-- DATASET CONTENT start --

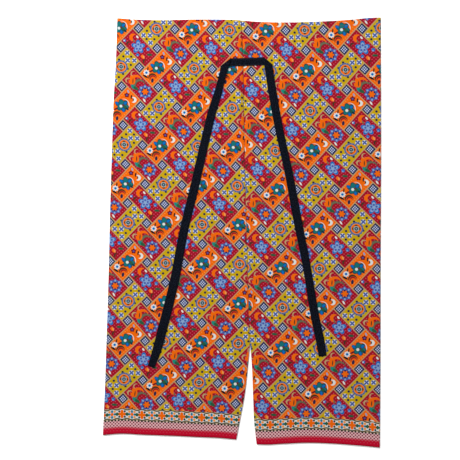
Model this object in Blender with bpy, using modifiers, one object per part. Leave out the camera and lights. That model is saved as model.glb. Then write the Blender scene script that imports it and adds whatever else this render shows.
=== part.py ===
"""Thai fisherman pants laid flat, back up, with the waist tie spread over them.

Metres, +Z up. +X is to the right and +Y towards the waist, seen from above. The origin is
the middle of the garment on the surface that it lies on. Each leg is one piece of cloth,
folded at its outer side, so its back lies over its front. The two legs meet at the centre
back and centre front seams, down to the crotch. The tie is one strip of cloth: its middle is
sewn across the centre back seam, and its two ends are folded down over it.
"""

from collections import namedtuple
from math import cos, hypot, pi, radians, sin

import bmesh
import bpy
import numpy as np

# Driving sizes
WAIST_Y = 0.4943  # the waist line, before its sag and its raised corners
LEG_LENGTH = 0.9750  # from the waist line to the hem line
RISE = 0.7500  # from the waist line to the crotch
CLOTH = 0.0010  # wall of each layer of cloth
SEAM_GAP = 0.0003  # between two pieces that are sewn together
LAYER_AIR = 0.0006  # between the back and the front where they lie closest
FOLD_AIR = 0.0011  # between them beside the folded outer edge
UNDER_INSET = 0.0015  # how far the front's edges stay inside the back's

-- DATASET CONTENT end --

» **EXERCISE**:
Write the material out again word for word.

» **REPLY**:
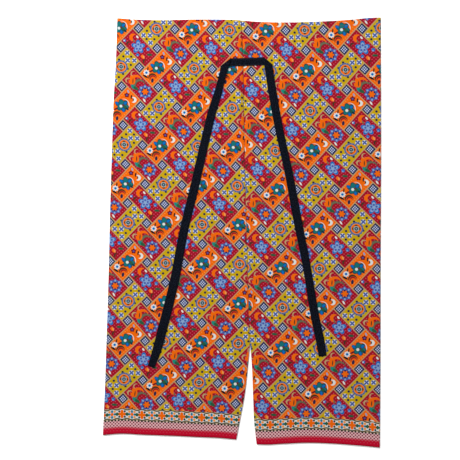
Model this object in Blender with bpy, using modifiers, one object per part. Leave out the camera and lights. That model is saved as model.glb. Then write the Blender scene script that imports it and adds whatever else this render shows.
=== part.py ===
"""Thai fisherman pants laid flat, back up, with the waist tie spread over them.

Metres, +Z up. +X is to the right and +Y towards the waist, seen from above. The origin is
the middle of the garment on the surface that it lies on. Each leg is one piece of cloth,
folded at its outer side, so its back lies over its front. The two legs meet at the centre
back and centre front seams, down to the crotch. The tie is one strip of cloth: its middle is
sewn across the centre back seam, and its two ends are folded down over it.
"""

from collections import namedtuple
from math import cos, hypot, pi, radians, sin

import bmesh
import bpy
import numpy as np

# Driving sizes
WAIST_Y = 0.4943  # the waist line, before its sag and its raised corners
LEG_LENGTH = 0.9750  # from the waist line to the hem line
RISE = 0.7500  # from the waist line to the crotch
CLOTH = 0.0010  # wall of each layer of cloth
SEAM_GAP = 0.0003  # between two pieces that are sewn together
LAYER_AIR = 0.0006  # between the back and the front where they lie closest
FOLD_AIR = 0.0011  # between them beside the folded outer edge
UNDER_INSET = 0.0015  # how far the front's edges stay inside the back's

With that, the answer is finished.